Economic advisers to the Biden campaign have argued that the models often do not take into account the effect of a variety of tax credits Biden has proposed — or spending programs aimed at the bottom half of the income spectrum — which might mitigate the theoretical impact of the corporate tax increase. Among other items, Biden proposes expanding the Earned Income Tax Credit (EITC), the Child and Dependent Care Credit and the Premium Tax Credit (PTC). He also would introduce a $15,000 refundable credit for first-time home buyers and a refundable rent credit.
Penn Wharton on Sept. 25 released an updated analysis of the Biden plan that incorporated the effect of many of the candidate’s proposed tax credits.
This analysis shows that, including the tax credits, taxes would be reduced for all taxpayers in the bottom 90 percent — even if the theoretical effect of the corporate tax cut was included. If the corporate tax cut is removed, then taxes go down for the bottom 95 percent, ranging from an average decrease of $180 in the bottom 20 percent of households to an average decrease of $1,100 in the 90th to 95th percentiles.

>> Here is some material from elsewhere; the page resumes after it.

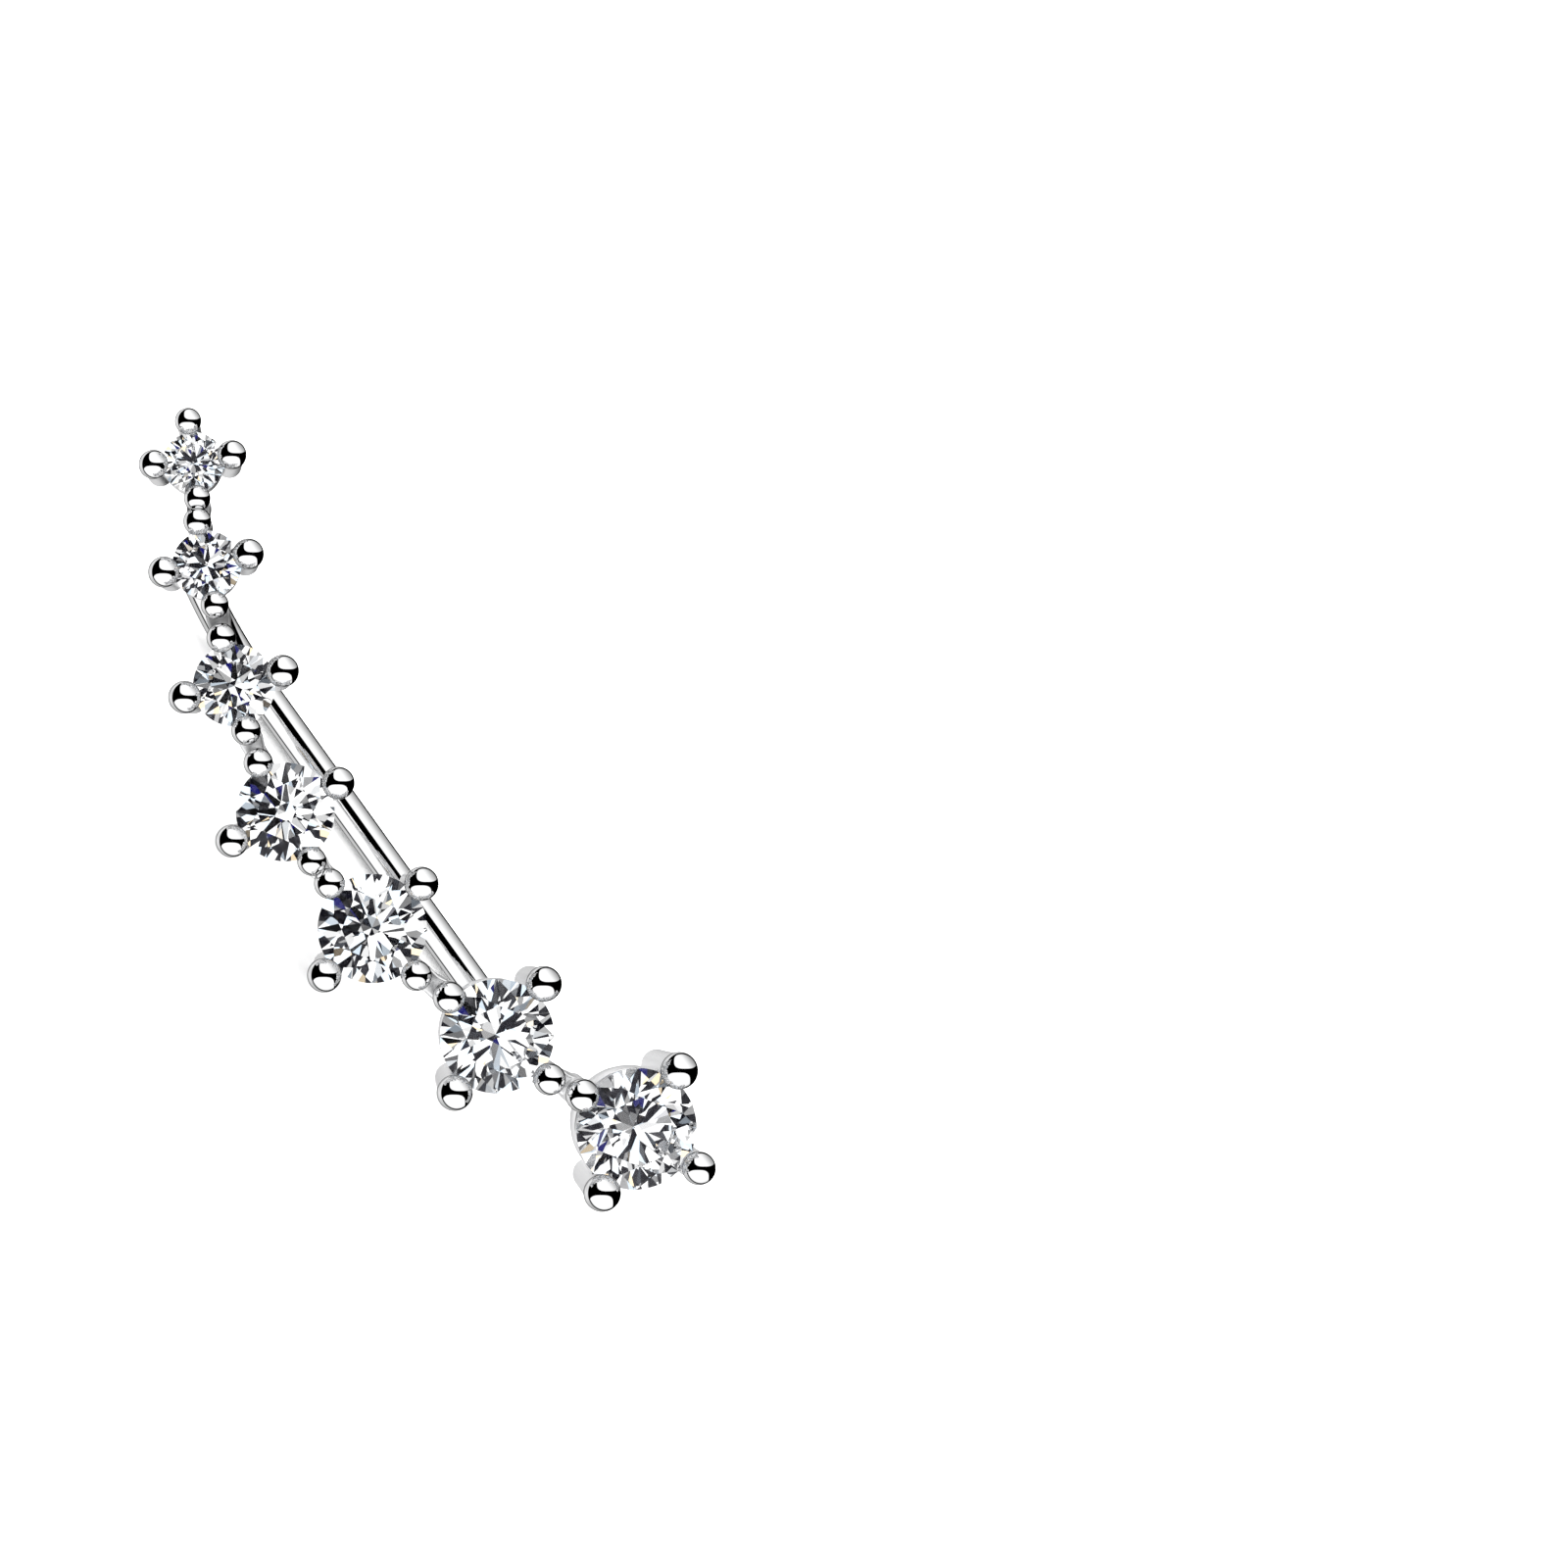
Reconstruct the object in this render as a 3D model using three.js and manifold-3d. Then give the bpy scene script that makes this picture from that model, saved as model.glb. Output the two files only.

In other words, even if one accepted the need for including the effect of the corporate income tax, the updated Penn Wharton analysis shows that the “82 percent would pay more” argument is turned on its head because of Biden’s proposed tax credits. Instead, 90 percent would pay less. Naturally, the Trump ad ignores the fact that Penn Wharton has released a more comprehensive analysis.
The Pinocchio Test
Both of the claims in this TV ad are patently false. The first is based on an absurd reading of a comment made in the vice-presidential debate, ignoring Biden’s actual policies. The second stems from an early analysis of the Biden plans and largely depends on a technicality. An updated analysis from Penn Wharton shows that, when including Biden’s proposed tax credits, taxes would be reduced for taxpayers in the bottom 90 percent. So, the reality is the opposite of what the Trump campaign claims.
The Trump campaign earns Four Pinocchios.